Chak Lodipur is a village in Rahi block of Rae Bareli district, Uttar Pradesh, India. It is located 8 km from Rae Bareli, the district headquarters. As of 2011, the village population is 449 people, in 89 households. It has one primary school, no medical facilities and does not host a weekly haat or a permanent market. It belongs to the nyaya panchayat of Rustampur.

The 1951 census recorded Chak Lodipur as comprising 1 hamlet, with a total population of 194 people (97 male and 97 female), in 41 households and 39 physical houses. The area of the village was given as 168 acres. 18 residents were literate, all male. The village was listed as belonging to the pargana of Rae Bareli North and the thana of Kotwali.

The 1961 census recorded Chak Lodipur as comprising 1 hamlet, with a total population of 256 people (136 male and 120 female), in 47 households and 44 physical houses. The area of the village was given as 168 acres.

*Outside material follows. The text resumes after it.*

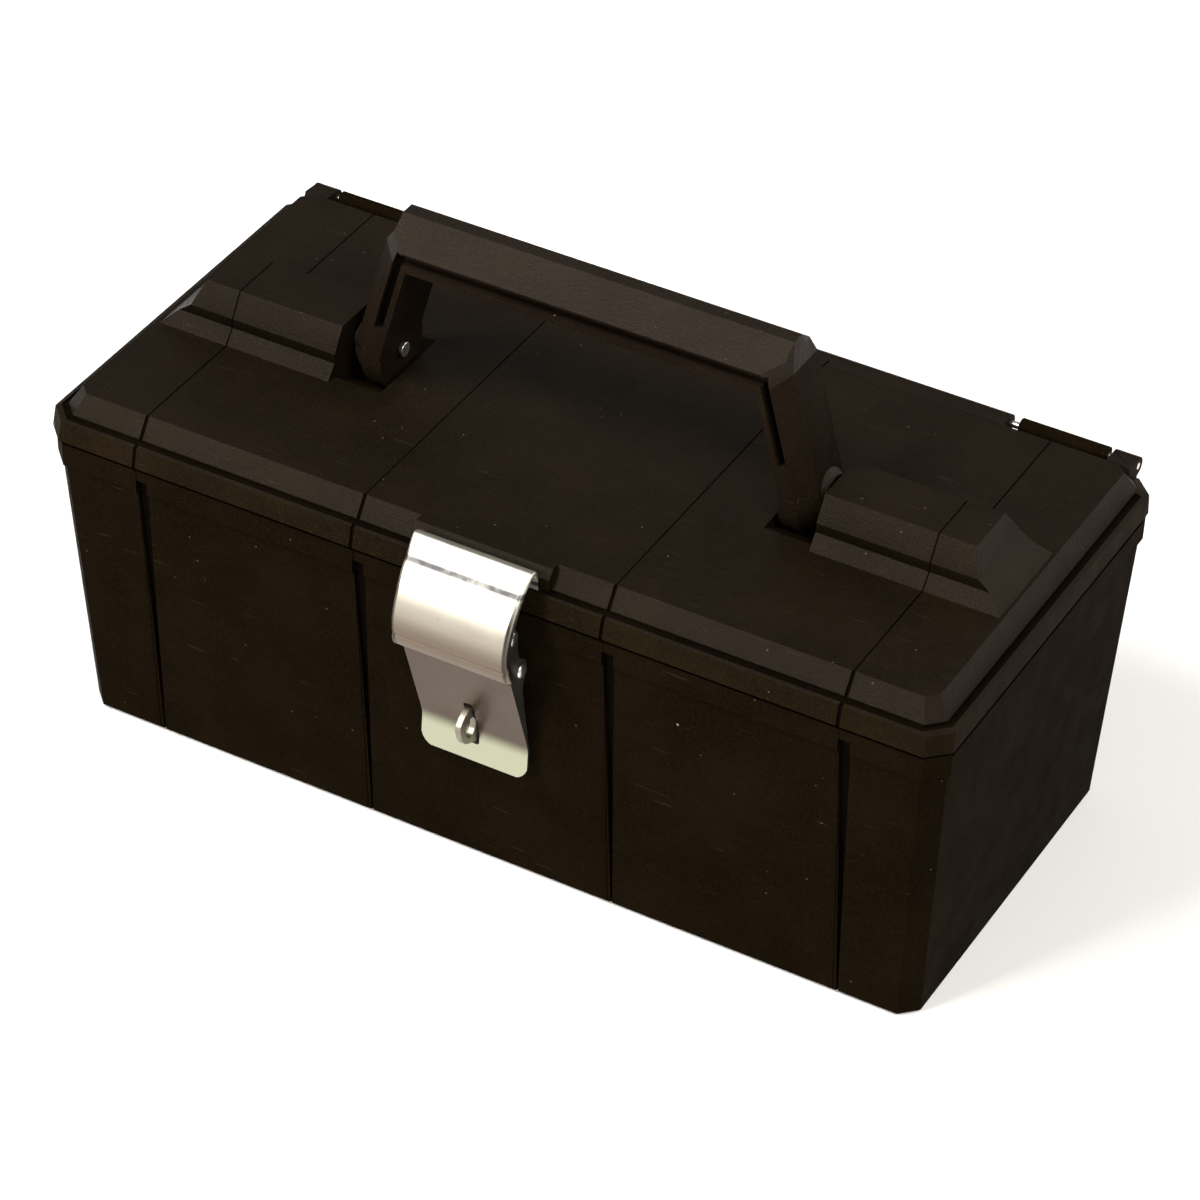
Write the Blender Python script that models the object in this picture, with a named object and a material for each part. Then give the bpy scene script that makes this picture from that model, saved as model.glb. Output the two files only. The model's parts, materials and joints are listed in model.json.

The 1981 census recorded Chak Lodipur as having a population of 271 people, in 52 households, and having an area of 68.39 hectares. The main staple foods were listed as wheat and rice.

The 1991 census recorded Chak Lodipur as having a total population of 304 people (158 male and 146 female), in 59 households and 59 physical houses. The area of the village was listed as 68 hectares. Members of the 0-6 age group numbered 52, or 17% of the total; this group was 46% male (24) and 54% female (28). Members of scheduled castes numbered 96, or 31.5% of the village's total population, while no members of scheduled tribes were recorded. The literacy rate of the village was 30% (71 men and 20 women). 113 people were classified as main workers (87 men and 26 women), while 0 people were classified as marginal workers; the remaining 191 residents were non-workers. The breakdown of main workers by employment category was as follows: 89 cultivators (i.e. people who owned or leased their own land); 15 agricultural labourers (i.e. people who worked someone else's land in return for payment); 0 workers in livestock, forestry, fishing, hunting, plantations, orchards, etc.; 0 in mining and quarrying; 0 household industry workers; 5 workers employed in other manufacturing, processing, service, and repair roles; 0 construction workers; 1 employed in trade and commerce; 1 employed in transport, storage, and communications; and 2 in other services.